It had been six years since I had stopped attending Catholic church.
I started off with the right intentions, did my share of studying religious options. Took pieces of each major sect that I found fitting.
Then went off on my own.
I made some good moves and bad ones. One particular bad choice sent me five years into the wrong direction. I became the bad guy, out of necessity. I eventually lucked out though, being part of the 1% that survives hard drug addiction relatively unscathed.
I've since removed that problem, but not the cause of it. So I began searching for a purpose. Some proof, some adjustment, something or someone to open my eyes.
I felt I was a good person on the inside, and I always treated people around me well. I'm known as a nice guy. Described as that person that makes you laugh and feel good, even the one to ask for advice.
I also sin casually. I sin regularly and knowingly. And so far, I'm still alive and well despite doing it. I've become the entertainer wherever I go. I use coarse language happily. I'm blunt, sarcastic, aloof and constantly finding inappropriate humor in things. I'll even ponder funny scenes in my head... during a funeral.
But now it's time to get serious. I'm getting to the age where finding a wife and building my own family is the next step. If I want to find the One, I need to be the One to find as well.
So to get started on fixing Andrew Centrella-
I figured I'd choose the strictest, most guilt-ridden and staunch religion there was to investigate over again.
Enter Leila Miller. Imagine the sweetest lady you've ever met, and you have some idea of Leila. She's got a huge pile of kids, and they're all adorable angels. Along with her husband, there isn't a family closer to the idealized perfection you'd see on 1950s television.
Leila fearlessly sticks her chin out with a very, very Catholic set of morals. She even posts her guts online, inviting an onslaught. Leila regularly jumps face first into touchy subjects- some of them challenging my own core beliefs. I admired that. Who is this crazy woman?
So I read up on her. This lady sticks to her guns- Jesus in the right hand, and Virtue in the other.

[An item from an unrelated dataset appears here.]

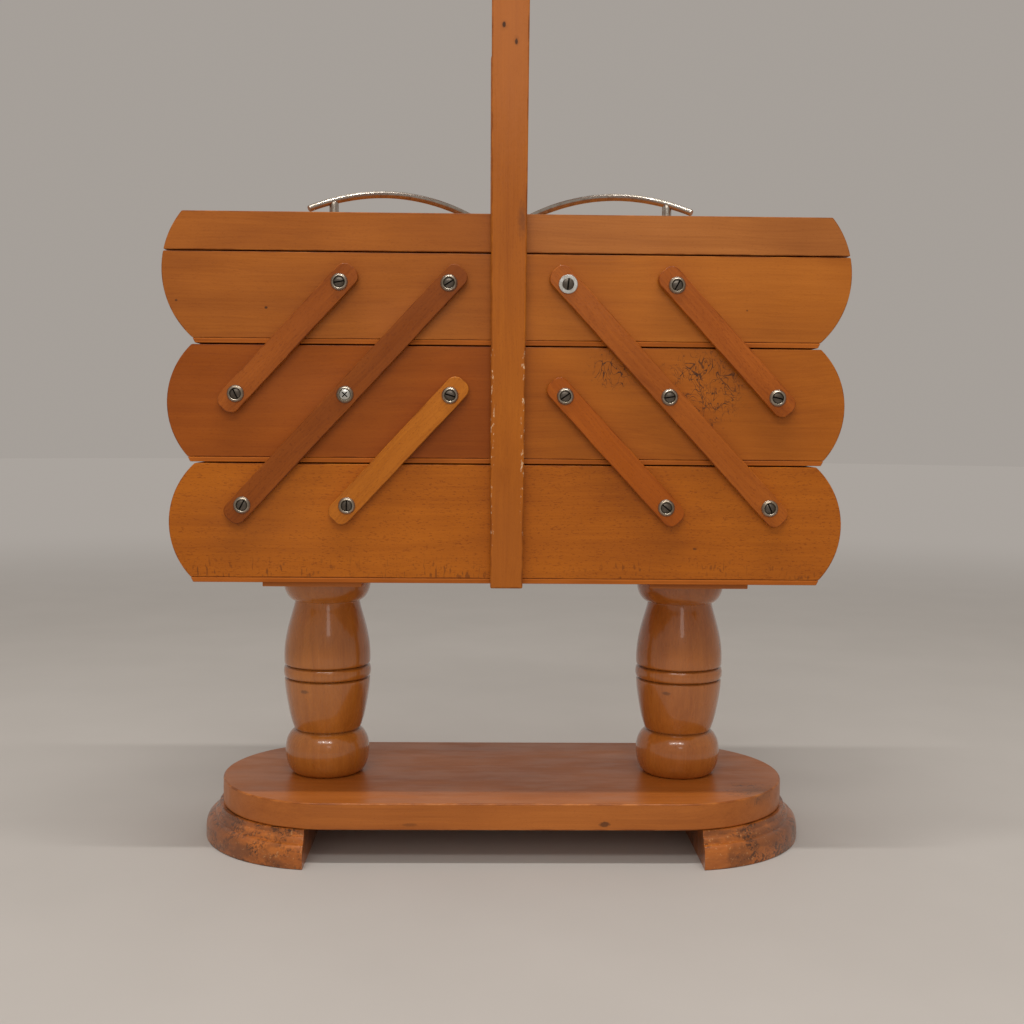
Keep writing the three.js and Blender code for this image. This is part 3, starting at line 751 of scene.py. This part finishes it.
def build_bottom_box():
    z0, z1 = bottom_low[2], bottom_high[2]
    right = end_arc(z0, z1, *BOTTOM_ARC)
    outline = right + [(-x, z) for x, z in reversed(right)]
    features = [
        ticks(z0 + 0.004, z0 + 0.016, 0.75),
        cloud((-0.15, bottom_low[1], 0.222), (0.07, 0.02, 0.045), 0.25, (0.40, 0.12, 0.02, 1.0)),
        spot((0.118, bottom_low[1], 0.2035), (0.0016, 0.003, 0.0010), 0.6),
    ]
    board_piece("bottom_front_board", outline, BOTTOM_COLOUR, STAND, 21.0, features, fleck=0.55)
    board_piece("bottom_back_board", outline, BOTTOM_COLOUR, STAND, 24.0)
    for side, sign in SIDES:
        node = f"bottom_end_{side}"
        end_outline = tray_outline(z0, z1, BOTTOM_ARC, sign, END_INNER_X)
        end_piece(node, end_outline, BOTTOM_COLOUR, STAND, 26.0 + sign)
    floor_piece("bottom_floor", BOTTOM_ARC, 1, 0.0, STAND, both=True)


TIER_COLOURS = {
    ("middle", "left"): (0.315, 0.072, 0.004),
    ("middle", "right"): (0.405, 0.111, 0.008),
    ("top", "left"): (0.386, 0.110, 0.012),
    ("top", "right"): (0.429, 0.125, 0.012),
    ("lid", "left"): (0.381, 0.109, 0.013),
    ("lid", "right"): (0.414, 0.135, 0.026),
}


def tray_features(level, side, face_y):
    """The marks on the front board of one tray."""
    marks = {
        ("middle", "left"): [
            cloud((-0.13, face_y, 0.30), (0.07, 0.02, 0.03), 0.25, (0.36, 0.095, 0.02, 1.0)),
        ],
        ("middle", "right"): [
            scribble((0.121, face_y, 0.304), (0.031, 0.03, 0.028), 80.0, 0.95, (0.0, 3.1, 5.7, 8.3)),
            scribble((0.066, face_y, 0.315), (0.017, 0.03, 0.015), 85.0, 0.9, (1.4, 4.4, 9.2)),
        ],
        ("top", "left"): [
            spot((-0.149, face_y, 0.351), (0.0013, 0.003, 0.0009), 0.85),
            spot((-0.204, face_y, 0.355), (0.0011, 0.003, 0.0008), 0.7),
            cloud((-0.06, face_y, 0.345), (0.05, 0.02, 0.02), 0.3, (0.42, 0.125, 0.025, 1.0)),
        ],
        ("top", "right"): [spot((0.148, face_y, 0.352), (0.0009, 0.003, 0.0007), 0.6)],
    }
    return marks[level, side]


def build_tray(level, side, sign, arc):
    tray = f"{level}_tray_{side}"
    colour = TIER_COLOURS[level, side]
    low, high = limits(f"{tray}_front")
    inner_x = min(abs(low[0]), abs(high[0]))
    outline = tray_outline(low[2], high[2], arc, sign, inner_x)
    seed = (31.0 if level == "middle" else 41.0) + sign * 3
    board_piece(f"{tray}_front", outline, colour, tray, seed, tray_features(level, side, low[1]))
    board_piece(f"{tray}_back", outline, colour, tray, seed + 1.3)
    end_outline = tray_outline(low[2], high[2], arc, sign, END_INNER_X)
    end_piece(f"{tray}_outer_end", end_outline, colour, tray, seed + 2.1, recessed=level == "top")
    bm = fresh()
    block(bm, *limits(f"{tray}_inner_end"))
    wooden(f"{tray}_inner_end", bm, tray, colour, GRAIN_Y, seed + 2.9)
    floor_piece(f"{tray}_floor", arc, sign, inner_x, tray)


def build_lid_frame(side, sign, colour):
    node = f"lid_{side}_frame"
    low, high = limits(node)
    inner_x = min(abs(low[0]), abs(high[0]))
    outline = tray_outline(low[2], high[2], TOP_ARC, sign, inner_x)
    bm = fresh()
    prism(bm, outline, low[1], low[1] + BOARD, 0.0007, 2)
    prism(bm, outline, high[1] - BOARD, high[1], 0.0007, 2)
    y0 = low[1] + BOARD + GLUE_GAP
    y1 = high[1] - BOARD - GLUE_GAP
    outer = tray_outline(low[2], high[2], TOP_ARC, sign, END_INNER_X)
    raised = [(x, max(z, low[2] + RECESS_DEPTH)) for x, z in outer]
    recessed_end(bm, outer, y0, y1, raised)
    x0, x1 = sorted((sign * inner_x, sign * (inner_x + BOARD)))
    block(bm, (x0, y0, low[2]), (x1, y1, high[2]))
    wooden(node, bm, f"lid_{side}", colour, GRAIN_X, 51.0 + sign * 2)


def build_lid_panel(side, sign, colour):
    node = f"lid_{side}_panel"
    bm = fresh()
    block(bm, *limits(node), 0.0006, 2)
    wooden(node, bm, f"lid_{side}", shade(colour, 1.02, 1.02, 1.02), GRAIN_X, 55.0 + sign * 2, gloss=0.3)


# --- Metal ---

NICKEL = nickel("tarnished_nickel", (0.42, 0.375, 0.31), 0.30, 0.48, 0.6)
BOW_METAL = nickel("bow_handle_nickel", (0.52, 0.48, 0.43), 0.20, 0.34, 0.45, 5.0)
BRIGHT = nickel("bright_zinc", (0.66, 0.66, 0.63), 0.26, 0.40, 0.25, 3.0)
SCREW = nickel("dull_steel", (0.15, 0.13, 0.11), 0.35, 0.55, 0.5, 7.0)
# Near black: painted shade inside the screws' slots
SLOT_SHADE = nickel("slot_grime", (0.025, 0.020, 0.016), 0.55, 0.80, 0.3, 9.0)


BOW_HALF = 0.0655
BOW_BAR_RADIUS = 0.0024
BOW_RISE = 0.0145
BOW_END_HEIGHT = 0.0095
BOW_POST_AT = 0.048
BOW_TURN = math.radians(29)
BOW_SQUARE_END = 0.0004


def bow_height(x):
    return BOW_END_HEIGHT + BOW_RISE * (1 - (x / BOW_HALF) ** 2)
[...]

Normally I'm the distant critic, never fully attached to any one idea. Leila's the exact opposite, her steadfast resolve impressed me.
But instead of praising her, I attacked her. She represented what I wanted to be, but couldn't be. All the mental back and forth I had developed over my ugly lifetime, I flung at her, hoping to either learn something or cause damage.
Even if I secretly agreed with her position on some things, I'd still poke and prod at her with commentary. Where previous opposition would admit defeat, Leila would come right back with a hard jab of Convincing, and a right hook of Documentation. Despite me being some online faceless punk, she fought me with all the patience and love of a good mother.
Her goal wasn't to beat me, but to save me.
Fast forward some time, and she eventually gets the crazy idea to invite me to her Catholic mass.
Her Catholic bubble.
Brave move on her part. Sure you can get to know someone a bit through online chatter, but I'm no saint. In fact, at that point I fully admitted to her I was complete scum, yet she welcomed me without hesitation.
I've been to mass hundreds of times, but I was rusty. The crowd would recite their routine responses and prayers. I remembered most of them, but didn't speak a word.
So Leila is bowing her head respectfully, the priest is talking, and I'm trying to listen.
Then I look up at the ceiling and imagine Jesus bursting in, shooting some Conversion Lasers, beating me up in action hero fashion, blessing everyone else then backflipping his way out the door.
Dammit concentrate. This is your salvation, you jerk.
Father John, a jolly rotund fellow in a green dress, begins the Eucharist.
He lifts up the Body of Christ and says what he should.
Despite how lousy I know that cracker tastes. I'm starving.
Oh man, I could eat a whole bowl of that. Actually, screw that cracker. Jesus should taste more like a bacon-wrapped filet mignon, medium rare. Oh and with sauteed mushrooms and onions.
Now the priest is lifting up the Blood of Christ and taking a sip.
Is that a house cabernet? I'd like a glass or three.
People are filing out of their pews now. My turn's coming up! I'm so ready to eat some Jesus. Then I look at Leila, who appears proud that I haven't run out yet, and remember that I CAN'T accept the Eucharist without first going into Confession.
And before I can go into Confession, I have to list out every bad thing I've done according to an Examination of Conscience. After taking this exam, I scored a "You are the Devil"
Leila's still encouraging, helping me set an appointment for a Confession. When the lady from St. Thomas calls me to schedule, poor thing will have to clear out the whole day. Figure I'll bring Father John lunch for the first half, and dinner for the second.
I'll update as this evolves.
Oh, and so this blog's headline isn't a complete disappointment... Leila won the fight.